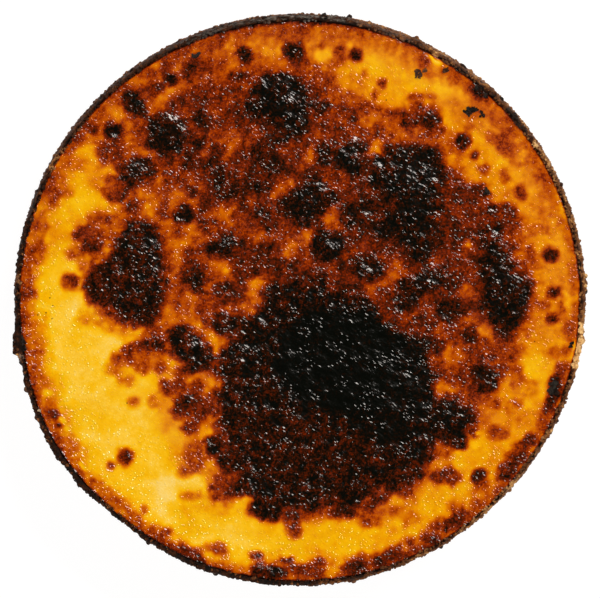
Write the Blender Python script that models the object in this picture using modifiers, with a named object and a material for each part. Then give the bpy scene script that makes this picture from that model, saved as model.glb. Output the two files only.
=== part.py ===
"""A whole baked cheesecake in its thin crumb crust, in metres, +Z up, standing on z = 0.

The crust is a shallow cup of crumb baked hard: a turned profile whose rim is then roughened,
chipped and lifted by angle, with the crumbs that stick out of it joined on. The filling is one
disc of set custard that fills the cup to just below the rim. Its skin is dished, rises to the
crust all round and has low domes where it blistered and scorched. Flakes of char that lie on
the skin are joined to it.

Angles run counter-clockwise from +X, seen from above.
"""

import math
import random
from collections import namedtuple

import bmesh
import bpy
from mathutils import Euler, Vector, noise

MM = 0.001

# Driving dimensions of the cake
CAKE_DIAMETER = 0.200
CAKE_HEIGHT = 0.045
CRUST_WALL = 0.0015
CRUST_BASE = 0.005
FIT_GAP = 0.0003

# Crust section
RIM_SHOULDER = 0.0011
FOOT_CHAMFER = 0.0014
CUP_CHAMFER = 0.002
CRUST_STEPS = 192
CRAG_HEIGHT = 0.0006
CRAG_DEPTH = 0.0004
CRAG_LENGTH = 0.006

# Filling section and skin
EDGE_BELOW_RIM = 0.0009
EDGE_RISE = 0.0018
EDGE_WIDTH = 0.018
CENTRE_SINK = 0.0008
WAVE_HEIGHT = 0.0006
WAVE_LENGTH = 0.034
WRINKLE_HEIGHT = 0.00035
WRINKLE_LENGTH = 0.009
SKIN_CELLS = 56

# Worked out from the driving dimensions
OUTER_RADIUS = CAKE_DIAMETER / 2
CUP_RADIUS = OUTER_RADIUS - CRUST_WALL
FILLING_RADIUS = CUP_RADIUS - FIT_GAP
FILLING_FLOOR = CRUST_BASE + FIT_GAP
EDGE_LEVEL = CAKE_HEIGHT - EDGE_BELOW_RIM
SKIN_LEVEL = EDGE_LEVEL - EDGE_RISE

# Where the rim stands proud, swells out or is broken away: degrees, and millimetres at the middle
RimMark = namedtuple("RimMark", "angle half_width lift swell")
RIM_MARKS = (
    RimMark(4, 2.5, 0.4, 0.8),
    RimMark(20, 4, 0.7, 0.1),
    RimMark(33, 2.5, -1.2, -0.3),
    RimMark(48, 3, 0.6, 0.8),
    RimMark(61, 3, -1.4, -0.2),
    RimMark(66, 2.5, 0.3, 1.0),
    RimMark(81, 6, 0.2, 0.9),
    RimMark(88, 24, 0.6, 0.2),
    RimMark(143, 8, -0.3, -0.3),
    RimMark(150, 4, -0.8, 0.0),
    RimMark(150, 36, 0.0, -0.4),
    RimMark(160, 10, 0.0, -0.3),
    RimMark(181, 7, 0.0, -0.3),
    RimMark(187.0, 1.1, 0.8, 2.1),
    RimMark(188.5, 1.3, 0.8, 2.4),
    RimMark(190.1, 1.2, 0.6, 2.5),
    RimMark(194, 3, -0.7, -0.3),
    RimMark(211, 8, 0.3, 0.7),
    RimMark(220, 3, 0.4, 0.6),
    RimMark(231, 9, -0.2, -0.5),
    RimMark(250, 8, 0.2, 0.35),
    RimMark(282, 4, 0.4, 0.3),
    RimMark(287, 12, 0.0, -0.25),
    RimMark(295, 4, -1.0, -0.3),
    RimMark(314, 34, 0.0, -0.5),
    RimMark(351, 6, -1.2, 0.2),
)

# Where the cake is out of round: degrees, and millimetres outwards at the middle
Spread = namedtuple("Spread", "angle half_width outwards")
SPREADS = (
    Spread(18, 36, 0.4),
    Spread(208, 24, 0.8),
    Spread(316, 34, -0.35),
)

# Crumbs that stick out of the rim: degrees
CRUMB_ANGLES = (
    2, 5, 12, 24, 41, 45, 55, 66, 80, 85, 92, 97, 104, 126, 134, 145,
    165, 198, 204, 213, 222, 238, 253, 266, 281, 300, 318, 335, 352,
)
CRUMB_RADII = (0.0008, 0.0013)
CRUMB_DROP = (0.0012, 0.0045)
CRUMB_SEED = 11

# Blisters of the skin: centre and half sizes in millimetres, turn in degrees, rise in millimetres
Blister = namedtuple("Blister", "x y half_length half_width turn rise")
BLISTERS = (
    Blister(15, -36, 47, 40, 5, 0.8),
    Blister(24, -31, 20, 16, -20, 0.3),
    Blister(-4, -46, 14, 18, 0, 0.4),
    Blister(-60, 8, 21, 16, 100, 0.6),
    Blister(-39, -17, 10, 7, 110, 0.4),
    Blister(-7, 68, 12, 10, 90, 0.5),
    Blister(38, 35, 20, 13, 95, 0.8),
    Blister(4, 35, 11, 8, 15, 0.7),
    Blister(17, 51, 6, 6, 0, 0.6),
    Blister(71, 2, 15, 11, 80, 0.8),
    Blister(-47, 59, 9, 7, 30, 0.6),
    Blister(-60, 43, 8, 8, 0, 0.6),
    Blister(10, 18, 8, 7, 0, 0.6),
    Blister(23, 10, 7, 6, 40, 0.5),
    Blister(43, 5, 11, 7, 25, 0.6),
    Blister(-27, 19, 5, 4, 10, 0.5),
    Blister(65, -30, 7, 7, 0, 0.6),
    Blister(54, -42, 9, 8, 0, 0.6),
    Blister(43, 63, 9, 6, 10, 0.4),
    Blister(-78, 20, 9, 7, 60, -0.7),
    Blister(-55, -45, 22, 14, -40, -0.8),
    Blister(75, 35, 16, 10, 60, -0.6),
)

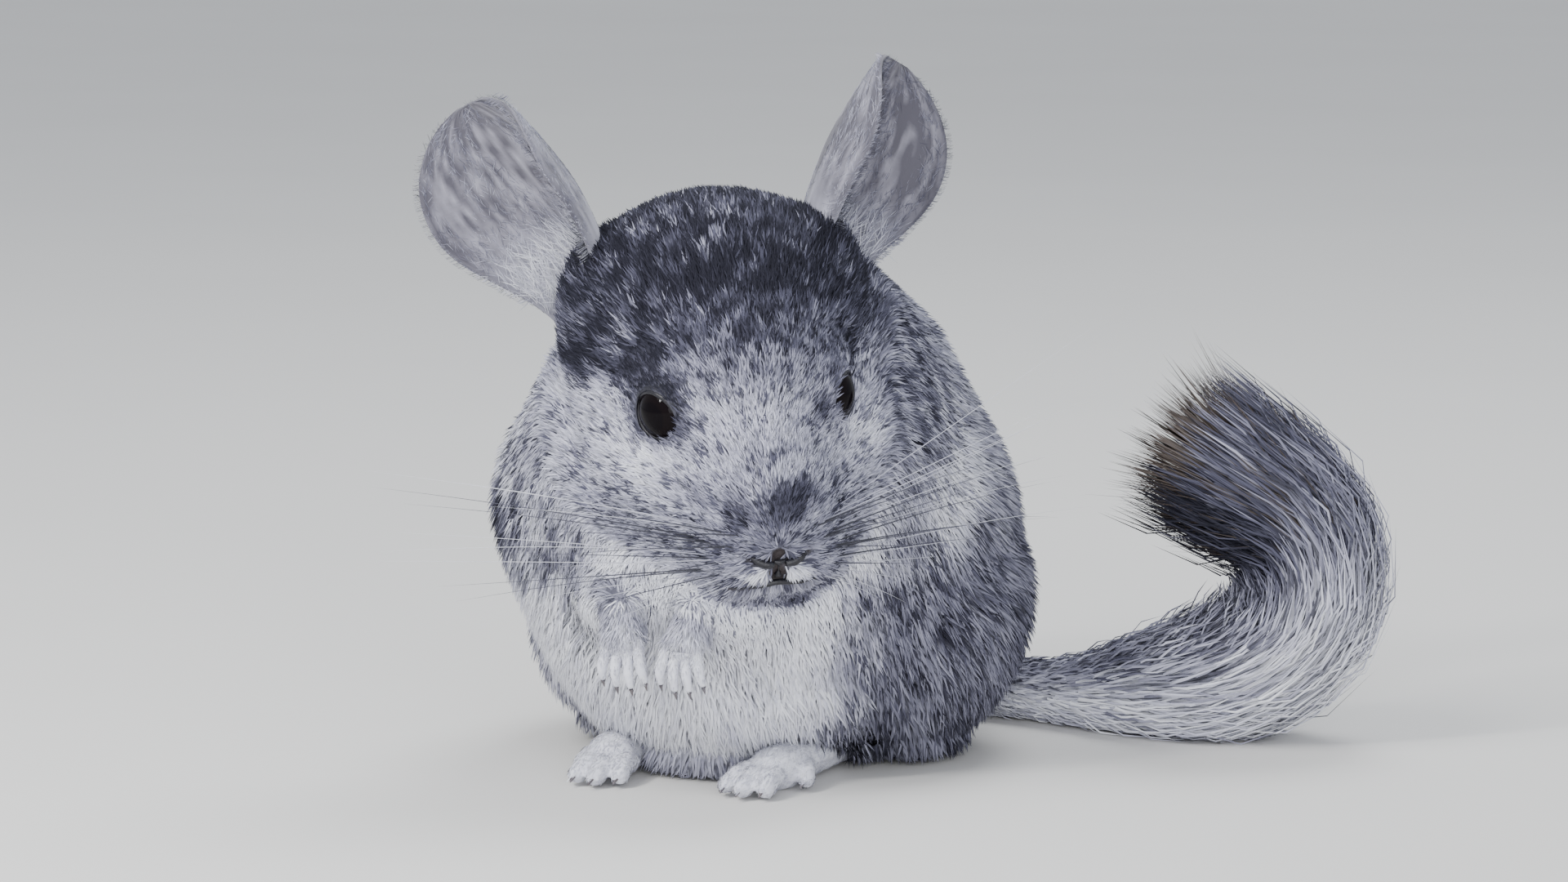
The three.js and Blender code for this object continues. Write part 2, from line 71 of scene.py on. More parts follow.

****

:: Aim of the task ::
Word for word, extract all the records.

:: Expected answer ::
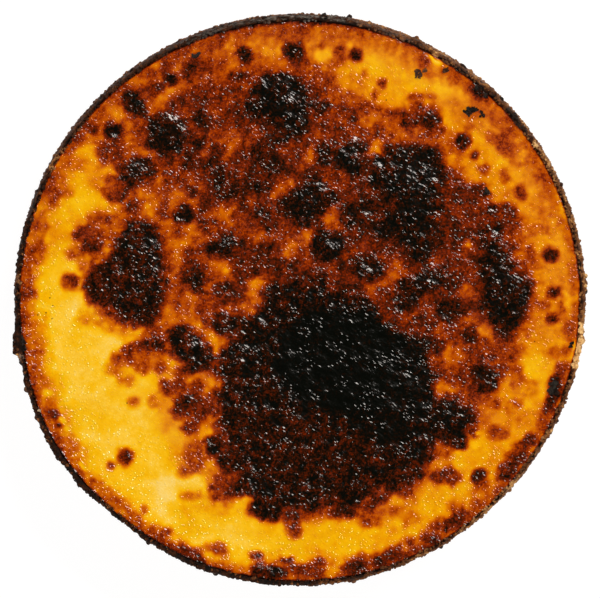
Write the Blender Python script that models the object in this picture using modifiers, with a named object and a material for each part. Then give the bpy scene script that makes this picture from that model, saved as model.glb. Output the two files only.
=== part.py ===
"""A whole baked cheesecake in its thin crumb crust, in metres, +Z up, standing on z = 0.

The crust is a shallow cup of crumb baked hard: a turned profile whose rim is then roughened,
chipped and lifted by angle, with the crumbs that stick out of it joined on. The filling is one
disc of set custard that fills the cup to just below the rim. Its skin is dished, rises to the
crust all round and has low domes where it blistered and scorched. Flakes of char that lie on
the skin are joined to it.

Angles run counter-clockwise from +X, seen from above.
"""

import math
import random
from collections import namedtuple

import bmesh
import bpy
from mathutils import Euler, Vector, noise

MM = 0.001

# Driving dimensions of the cake
CAKE_DIAMETER = 0.200
CAKE_HEIGHT = 0.045
CRUST_WALL = 0.0015
CRUST_BASE = 0.005
FIT_GAP = 0.0003

# Crust section
RIM_SHOULDER = 0.0011
FOOT_CHAMFER = 0.0014
CUP_CHAMFER = 0.002
CRUST_STEPS = 192
CRAG_HEIGHT = 0.0006
CRAG_DEPTH = 0.0004
CRAG_LENGTH = 0.006

# Filling section and skin
EDGE_BELOW_RIM = 0.0009
EDGE_RISE = 0.0018
EDGE_WIDTH = 0.018
CENTRE_SINK = 0.0008
WAVE_HEIGHT = 0.0006
WAVE_LENGTH = 0.034
WRINKLE_HEIGHT = 0.00035
WRINKLE_LENGTH = 0.009
SKIN_CELLS = 56

# Worked out from the driving dimensions
OUTER_RADIUS = CAKE_DIAMETER / 2
CUP_RADIUS = OUTER_RADIUS - CRUST_WALL
FILLING_RADIUS = CUP_RADIUS - FIT_GAP
FILLING_FLOOR = CRUST_BASE + FIT_GAP
EDGE_LEVEL = CAKE_HEIGHT - EDGE_BELOW_RIM
SKIN_LEVEL = EDGE_LEVEL - EDGE_RISE

# Where the rim stands proud, swells out or is broken away: degrees, and millimetres at the middle
RimMark = namedtuple("RimMark", "angle half_width lift swell")
RIM_MARKS = (
    RimMark(4, 2.5, 0.4, 0.8),
    RimMark(20, 4, 0.7, 0.1),
    RimMark(33, 2.5, -1.2, -0.3),
    RimMark(48, 3, 0.6, 0.8),
    RimMark(61, 3, -1.4, -0.2),
    RimMark(66, 2.5, 0.3, 1.0),
    RimMark(81, 6, 0.2, 0.9),
    RimMark(88, 24, 0.6, 0.2),
    RimMark(143, 8, -0.3, -0.3),
    RimMark(150, 4, -0.8, 0.0),
    RimMark(150, 36, 0.0, -0.4),
    RimMark(160, 10, 0.0, -0.3),
    RimMark(181, 7, 0.0, -0.3),
    RimMark(187.0, 1.1, 0.8, 2.1),
    RimMark(188.5, 1.3, 0.8, 2.4),
    RimMark(190.1, 1.2, 0.6, 2.5),
    RimMark(194, 3, -0.7, -0.3),
    RimMark(211, 8, 0.3, 0.7),
    RimMark(220, 3, 0.4, 0.6),
    RimMark(231, 9, -0.2, -0.5),
    RimMark(250, 8, 0.2, 0.35),
    RimMark(282, 4, 0.4, 0.3),
    RimMark(287, 12, 0.0, -0.25),
    RimMark(295, 4, -1.0, -0.3),
    RimMark(314, 34, 0.0, -0.5),
    RimMark(351, 6, -1.2, 0.2),
)

# Where the cake is out of round: degrees, and millimetres outwards at the middle
Spread = namedtuple("Spread", "angle half_width outwards")
SPREADS = (
    Spread(18, 36, 0.4),
    Spread(208, 24, 0.8),
    Spread(316, 34, -0.35),
)

# Crumbs that stick out of the rim: degrees
CRUMB_ANGLES = (
    2, 5, 12, 24, 41, 45, 55, 66, 80, 85, 92, 97, 104, 126, 134, 145,
    165, 198, 204, 213, 222, 238, 253, 266, 281, 300, 318, 335, 352,
)
CRUMB_RADII = (0.0008, 0.0013)
CRUMB_DROP = (0.0012, 0.0045)
CRUMB_SEED = 11

# Blisters of the skin: centre and half sizes in millimetres, turn in degrees, rise in millimetres
Blister = namedtuple("Blister", "x y half_length half_width turn rise")
BLISTERS = (
    Blister(15, -36, 47, 40, 5, 0.8),
    Blister(24, -31, 20, 16, -20, 0.3),
    Blister(-4, -46, 14, 18, 0, 0.4),
    Blister(-60, 8, 21, 16, 100, 0.6),
    Blister(-39, -17, 10, 7, 110, 0.4),
    Blister(-7, 68, 12, 10, 90, 0.5),
    Blister(38, 35, 20, 13, 95, 0.8),
    Blister(4, 35, 11, 8, 15, 0.7),
    Blister(17, 51, 6, 6, 0, 0.6),
    Blister(71, 2, 15, 11, 80, 0.8),
    Blister(-47, 59, 9, 7, 30, 0.6),
    Blister(-60, 43, 8, 8, 0, 0.6),
    Blister(10, 18, 8, 7, 0, 0.6),
    Blister(23, 10, 7, 6, 40, 0.5),
    Blister(43, 5, 11, 7, 25, 0.6),
    Blister(-27, 19, 5, 4, 10, 0.5),
    Blister(65, -30, 7, 7, 0, 0.6),
    Blister(54, -42, 9, 8, 0, 0.6),
    Blister(43, 63, 9, 6, 10, 0.4),
    Blister(-78, 20, 9, 7, 60, -0.7),
    Blister(-55, -45, 22, 14, -40, -0.8),
    Blister(75, 35, 16, 10, 60, -0.6),
)

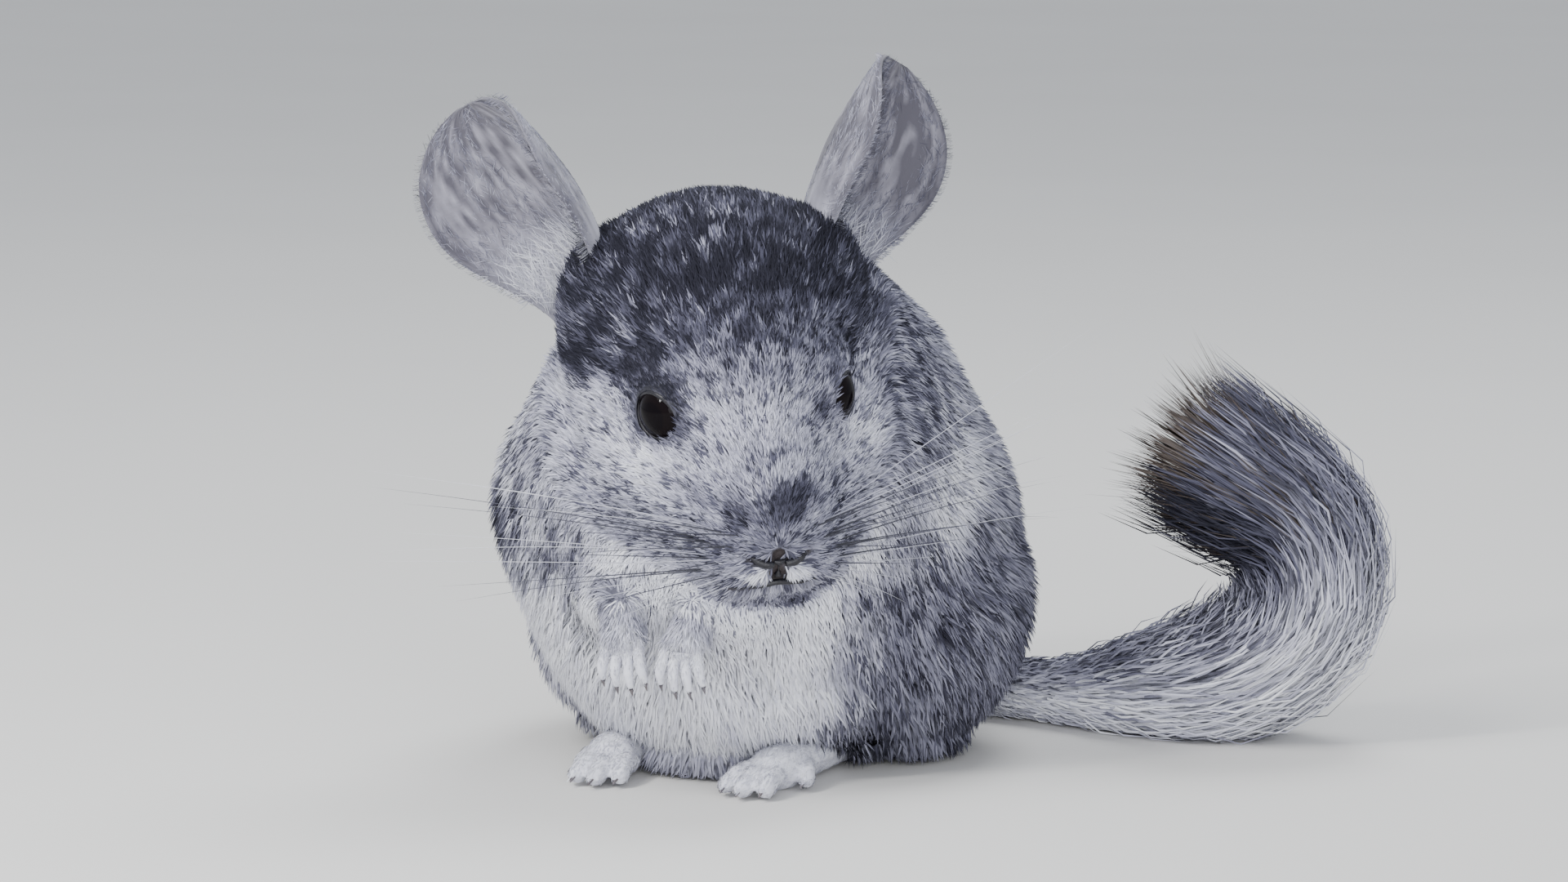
The three.js and Blender code for this object continues. Write part 2, from line 71 of scene.py on. More parts follow.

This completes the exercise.